Friday, August 1, 2014

A Little Outside Help

It's only now I've realized my voodoo doll has been staring at me. It's been resting in place since I got here three years ago and I haven't moved it, so it's been staring at me all this time. Its large white teeth, its dark black head, its technicolor garb and gold sparkle eyes. These sparkles have been fixed on me for a thousand days.

I bought it at a flea market in New Orleans. It came with instructions, a small bag around its neck, two white-headed pins. White pins for good, black pins for evil, but the black pins you must provide yourself. They're not going to be a party in that kind of thing. Or maybe that's just what they want the tourists to think. They want us to think that they believe in this sort of thing. No stranger than any other belief I guess. What do I know?

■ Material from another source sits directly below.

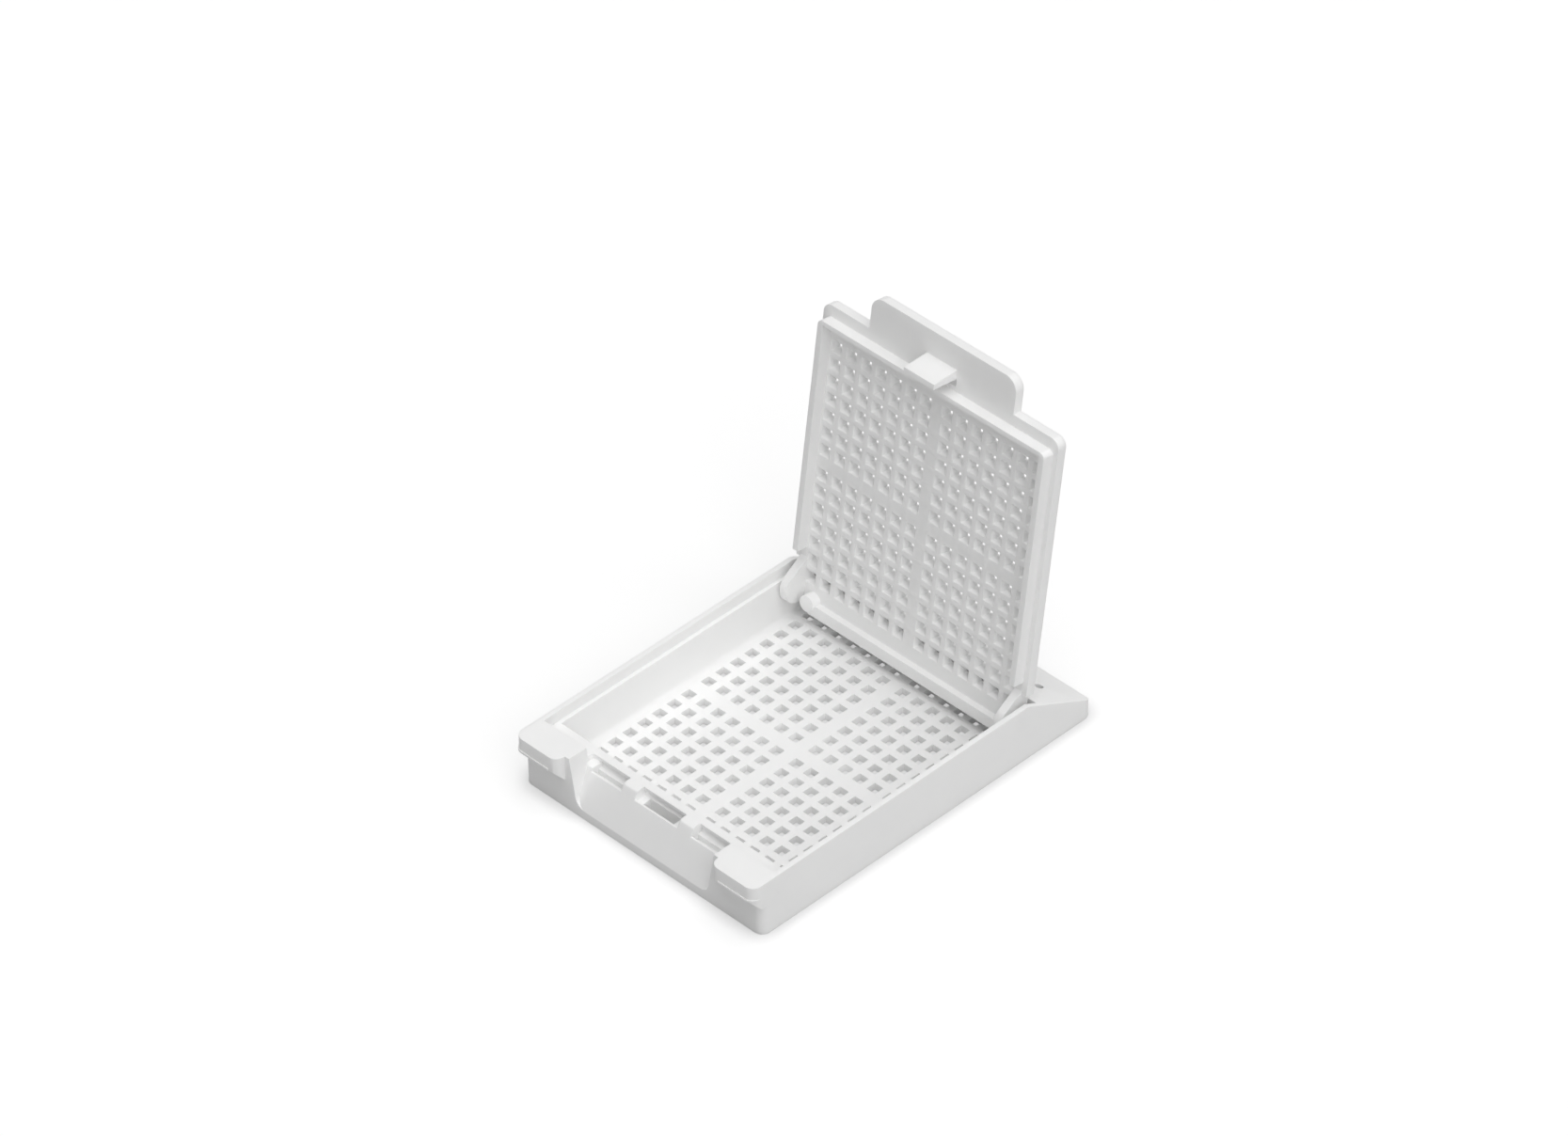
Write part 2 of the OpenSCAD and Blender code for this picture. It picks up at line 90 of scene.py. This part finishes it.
def new_material(name):
    """An empty node material and its output node."""
    material = bpy.data.materials.new(name)
    material.use_nodes = True
    material.node_tree.nodes.clear()
    return material, add_node(material.node_tree, "ShaderNodeOutputMaterial")


print("a mid grey in linear light:", round(linear("808080")[0], 3))

# %% [markdown]
# ## The camera
# The camera stands well back with a long lens, so the cassette shows almost without
# perspective: its long axis runs up to the right, and the open lid faces the viewer. Its place
# is given in metres in the model's own frame, and its turn in degrees.

# %% Camera
CAMERA_PLACE = (-0.40200, -0.40186, 0.49001)
CAMERA_TURN = (50.416, 0.3607, -45.1351)
LENS_MM = 202.49
SENSOR_MM = 36.0

bpy.ops.object.select_all(action="DESELECT")
bpy.ops.object.camera_add(
    location=CAMERA_PLACE, rotation=[math.radians(a) for a in CAMERA_TURN])
camera = bpy.context.object
camera.name = "view_camera"
camera.data.sensor_fit = "HORIZONTAL"
camera.data.sensor_width = SENSOR_MM
camera.data.lens = LENS_MM
camera.data.clip_start = 0.01
camera.data.clip_end = 20.0
bpy.context.scene.camera = camera
print("camera distance in mm:", round(Vector(CAMERA_PLACE).length / MM))

# %% [markdown]
# ## White acetal
# Histology cassettes are injection moulded in acetal (POM), a dense, milky, slightly waxy
# plastic. The mould is finely eroded, so the surface is satin. Light enters it a little and
# comes out again, which softens thin edges, so the shader has a share of subsurface
# scattering. Two noise patterns work below that: clouds a few millimetres wide that barely
# change the tone, and the fine grain of the eroded mould, drawn at 0.25 mm because the real
# grain is too fine to show.

# %% Moulded acetal
ACETAL_LIGHT = "F8F8F7"
ACETAL_DARK = "F3F3F3"
ACETAL_IOR = 1.48
CLOUD_MM = 4.0
GRAIN_MM = 0.25
GRAIN_DEPTH_MM = 0.01
GRAIN_STRENGTH = 0.25
SMOOTHEST = 0.42
ROUGHEST = 0.54
MILKINESS = 0.4
LIGHT_REACH_MM = 0.5


def moulded_acetal():
    """White acetal with a satin, finely eroded surface."""
    material, output = new_material("moulded_white_acetal")
    tree = material.node_tree
    place = add_node(tree, "ShaderNodeTexCoord").outputs["Object"]
    clouds = add_node(tree, "ShaderNodeTexNoise", None, {
        "Vector": place, "Scale": 1 / (CLOUD_MM * MM), "Detail": 3.0, "Roughness": 0.5})
    tone = add_node(tree, "ShaderNodeMix", {"data_type": "RGBA"}, {
        "Factor": clouds.outputs["Fac"]})
    tone.inputs[6].default_value = linear(ACETAL_DARK)
    tone.inputs[7].default_value = linear(ACETAL_LIGHT)
    grain = add_node(tree, "ShaderNodeTexNoise", None, {
        "Vector": place, "Scale": 1 / (GRAIN_MM * MM), "Detail": 2.0, "Roughness": 0.6})
    satin = add_node(tree, "ShaderNodeMapRange", None, {
        "Value": grain.outputs["Fac"], "To Min": SMOOTHEST, "To Max": ROUGHEST})
    bump = add_node(tree, "ShaderNodeBump", None, {
        "Height": grain.outputs["Fac"], "Strength": GRAIN_STRENGTH,
        "Distance": GRAIN_DEPTH_MM * MM})
    shader = add_node(tree, "ShaderNodeBsdfPrincipled", None, {
        "Base Color": tone.outputs[2],
        "Roughness": satin.outputs["Result"],
        "Normal": bump.outputs["Normal"],
        "IOR": ACETAL_IOR,
        "Subsurface Weight": MILKINESS,
        "Subsurface Scale": LIGHT_REACH_MM * MM,
        "Subsurface Radius": (1.0, 1.0, 1.0),
    })
    tree.links.new(shader.outputs["BSDF"], output.inputs["Surface"])
    return material


acetal = moulded_acetal()
print("material:", acetal.name, "with", len(acetal.node_tree.nodes), "nodes")

# %% [markdown]
# ## The outer latch notches
# The front wall has three notches, and the two outer ones are moulded as deep, dark pockets
# behind a thin front edge. The construction model keeps their floor higher. On the dressed copy
# the flat floor of each outer notch is selected by its place and extruded straight down.

# %% Deepen the outer notches
NOTCH_FLOOR_MM = 3.6
NOTCH_REAR_MM = -16.9
OUTER_NOTCH_FROM_MM = 3.5
POCKET_DEEPER_MM = 0.55
SAME_LEVEL = 0.01 * MM
FACING_UP = 0.999


def deepen_outer_notches(piece):
    """Extrudes the floors of the two outer notches downwards. The piece is in object mode."""
    bpy.ops.object.mode_set(mode="EDIT")
    bpy.ops.mesh.select_mode(type="FACE")
    bpy.ops.mesh.select_all(action="DESELECT")
    bpy.ops.object.mode_set(mode="OBJECT")
    lowered = 0
    for face in piece.data.polygons:
        on_floor = (face.normal.z > FACING_UP
                    and abs(face.center.z - NOTCH_FLOOR_MM * MM) < SAME_LEVEL
                    and face.center.x < NOTCH_REAR_MM * MM
                    and abs(face.center.y) > OUTER_NOTCH_FROM_MM * MM)
        if on_floor:
            face.select = True
            lowered += 1
    bpy.ops.object.mode_set(mode="EDIT")
    bpy.ops.mesh.extrude_region_move(
        TRANSFORM_OT_translate={"value": (0, 0, -POCKET_DEEPER_MM * MM)})
    bpy.ops.object.mode_set(mode="OBJECT")
    print("notch floors lowered:", lowered, "faces")


# %% [markdown]
# ## Rounded edges
# A moulded edge is never sharp: the mould's own corners leave a radius of about a tenth of a
# millimetre, and that radius is what catches the light along every rim and hole. Each
# construction solid is copied, its loose triangles are merged, flat areas are joined into larger
# faces so that only true edges are left, and a Bevel modifier rounds those. A Weighted Normal
# modifier then lets the large faces decide the shading, so that flat walls stay flat next to
# their rounded edges.

# %% Copy a solid and round its edges
EDGE_MM = 0.06
EDGE_SEGMENTS = 2
MERGE = 0.0005 * MM
FLAT = math.radians(0.5)
SHARP = math.radians(28)
SMOOTH_BELOW = math.radians(35)
BIG_FACE_WEIGHT = 90


def moulding(node, name, shaping=None):
    """A copy of a construction solid with its sharp edges rounded, riding on its body.

    shaping is a function that works on the copy before its edges are rounded.
    """
    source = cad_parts[node]
    piece = bpy.data.objects.new(name, source.data.copy())
    bpy.context.scene.collection.objects.link(piece)
    bpy.ops.object.select_all(action="DESELECT")
    piece.select_set(True)
    bpy.context.view_layer.objects.active = piece
    bpy.ops.object.mode_set(mode="EDIT")
    bpy.ops.mesh.select_all(action="SELECT")
    bpy.ops.mesh.customdata_custom_splitnormals_clear()
    bpy.ops.mesh.remove_doubles(threshold=MERGE)
    bpy.ops.mesh.tris_convert_to_quads(face_threshold=FLAT, shape_threshold=math.pi)
    bpy.ops.object.mode_set(mode="OBJECT")
    if shaping:
        shaping(piece)
    rounding = piece.modifiers.new("mould_radius", "BEVEL")
    rounding.width = EDGE_MM * MM
    rounding.segments = EDGE_SEGMENTS
    rounding.limit_method = "ANGLE"
    rounding.angle_limit = SHARP
    rounding.use_clamp_overlap = True
    rounding.miter_outer = "MITER_ARC"
    bpy.ops.object.modifier_apply(modifier=rounding.name)
    bpy.ops.object.shade_smooth_by_angle(angle=SMOOTH_BELOW)
    evening = piece.modifiers.new("flat_faces_stay_flat", "WEIGHTED_NORMAL")
    evening.mode = "FACE_AREA"
    evening.weight = BIG_FACE_WEIGHT
    evening.keep_sharp = True
    bpy.ops.object.modifier_apply(modifier=evening.name)
    piece.data.materials.clear()
    piece.data.materials.append(acetal)
    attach(piece, node)
    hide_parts(node)
    print(name, "has", len(piece.data.polygons), "faces")
    return piece


moulding("base", "tray_moulding", deepen_outer_notches)
moulding("lid", "lid_moulding")

# %% [markdown]
# ## The floor and the white surround
# A white sweep would be lit until it is white. Here the floor is a plain matt plane at the
# height that the cassette stands on. To the camera and in reflections it is half matt paper and
# half its own white, which together come out white where nothing shades it and keep the soft
# shadow of the tray. Right under the tray and in its holes an Ambient Occlusion node darkens
# the paper's colour: this is painted shade, as where two surfaces nearly touch. For every other
# ray the floor is a light grey, so it throws a natural amount of light back up.

# %% Floor
FLOOR_SIZE = 6.0
FLOOR_BOUNCE = "BCBCBC"
FLOOR_SEEN = "C8C8C8"
FLOOR_GLOW = 0.5
# reach and samples of the painted shade that darkens the floor colour under the tray
PAINTED_SHADE_REACH_MM = 1.5
PAINTED_SHADE_SAMPLES = 8


def paper_floor():
    """Matt paper that looks white to the camera, with painted shade under the tray and in its
    holes, and only reflects light to everything else.
    """
    material, output = new_material("matt_white_paper")
    tree = material.node_tree
    path = add_node(tree, "ShaderNodeLightPath")
    looked_at = add_node(tree, "ShaderNodeMath", {"operation": "MAXIMUM"})
    tree.links.new(path.outputs["Is Camera Ray"], looked_at.inputs[0])
    tree.links.new(path.outputs["Is Glossy Ray"], looked_at.inputs[1])
    bounce = add_node(tree, "ShaderNodeBsdfDiffuse", None, {"Color": linear(FLOOR_BOUNCE)})
    # painted shade: the Ambient Occlusion colour darkens the floor's seen colour under the tray
    # and in its holes
    painted_contact_shade = add_node(tree, "ShaderNodeAmbientOcclusion", {"samples": PAINTED_SHADE_SAMPLES}, {
        "Color": linear(FLOOR_SEEN), "Distance": PAINTED_SHADE_REACH_MM * MM})
    matt = add_node(tree, "ShaderNodeBsdfDiffuse", None, {"Color": painted_contact_shade.outputs["Color"]})
    glow = add_node(tree, "ShaderNodeEmission", None, {
        "Color": linear("FFFFFF"), "Strength": FLOOR_GLOW})
    seen = add_node(tree, "ShaderNodeAddShader")
    tree.links.new(matt.outputs["BSDF"], seen.inputs[0])
    tree.links.new(glow.outputs["Emission"], seen.inputs[1])
    choice = add_node(tree, "ShaderNodeMixShader", None, {"Fac": looked_at.outputs[0]})
    tree.links.new(bounce.outputs["BSDF"], choice.inputs[1])
    tree.links.new(seen.outputs["Shader"], choice.inputs[2])
    tree.links.new(choice.outputs["Shader"], output.inputs["Surface"])
    return material


bpy.ops.object.select_all(action="DESELECT")
bpy.ops.mesh.primitive_plane_add(size=FLOOR_SIZE, location=(0, 0, CAD_BOX[0].z))
floor = bpy.context.object
floor.name = "studio_floor"
floor.data.materials.append(paper_floor())
print("floor at z =", round(floor.location.z, 5))

# %% [markdown]
# ## Light
# Four wide, soft lamps light the cassette, and each is so far away that it lights every part
# of it alike. The strongest stands overhead and makes the upward faces the brightest. One at
# the right of the view lights the long side and the sides of every rim and hole, one comes from
# behind the viewer, and a weak one from the hinge end keeps the far faces open. The front faces
# get the least light, so each edge reads against its neighbour. The world adds the little light
# that a pale room throws into every hole and pocket, and it is a white surround for the camera
# and for reflections.

# %% Lamps and surround
LAMP_SPREAD = 60
ROOM_LIGHT = 0.12
LAMPS = {
    "overhead": (0, 90, 1.46),
    "right_side": (-90, 35, 0.81),
    "behind_the_viewer": (-135, 35, 0.64),
    "hinge_end": (0, 35, 0.28),
}


def soft_lamp(name, azimuth, elevation, strength):
    """A sun lamp as wide as a large softbox. The angles say where it stands, in degrees."""
    turn, rise = math.radians(azimuth), math.radians(elevation)
    towards = Vector((math.cos(rise) * math.cos(turn), math.cos(rise) * math.sin(turn),
                      math.sin(rise)))
    bpy.ops.object.select_all(action="DESELECT")
    bpy.ops.object.light_add(type="SUN", location=towards)
    lamp = bpy.context.object
    lamp.name = name + "_lamp"
    lamp.data.angle = math.radians(LAMP_SPREAD)
    lamp.data.energy = strength
    lamp.rotation_euler = towards.to_track_quat("Z", "Y").to_euler()
    return lamp


for lamp_name, (azimuth, elevation, strength) in LAMPS.items():
    soft_lamp(lamp_name, azimuth, elevation, strength)

world = bpy.data.worlds.new("white_surround")
bpy.context.scene.world = world
world.use_nodes = True
world.node_tree.nodes.clear()
path = add_node(world.node_tree, "ShaderNodeLightPath")
looked_at = add_node(world.node_tree, "ShaderNodeMath", {"operation": "MAXIMUM"})
world.node_tree.links.new(path.outputs["Is Camera Ray"], looked_at.inputs[0])
world.node_tree.links.new(path.outputs["Is Glossy Ray"], looked_at.inputs[1])
brightness = add_node(world.node_tree, "ShaderNodeMath", {"operation": "MAXIMUM"}, {
    0: looked_at.outputs[0], 1: ROOM_LIGHT})
surround = add_node(world.node_tree, "ShaderNodeBackground", None, {
    "Color": linear("FFFFFF"), "Strength": brightness.outputs[0]})
world_output = add_node(world.node_tree, "ShaderNodeOutputWorld")
world.node_tree.links.new(surround.outputs["Background"], world_output.inputs["Surface"])
print("lamps:", ", ".join(LAMPS))

# %% [markdown]
# ## Finish
# The Standard view keeps each colour as it was chosen.

# %% View settings
bpy.context.scene.view_settings.view_transform = "Standard"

The directions are long gone now, but it would be easy enough to look some up. Might as well, that doll isn't doing anything just sitting there staring at me. Or maybe it is.

That's what I'll do. Find some directions. Snip a piece of hair or put whatever I need to in the bag. Stick it with its pins. Get the energy going in the right place. A little outside help never hurts. I'm a little worried it'll work too well for good, and that I'll be tempted to go shopping for a bag of black pins. Guess I'll cross that bridge when I come to it.

I'd like to believe it's real. That the woman who sold me this doll believes in it, in everything behind it, that I wasn't just another bum jerk looking for spiritual knickknacks. But I guess her belief only gets me so far. If it's going to work, the belief's got to be all mine.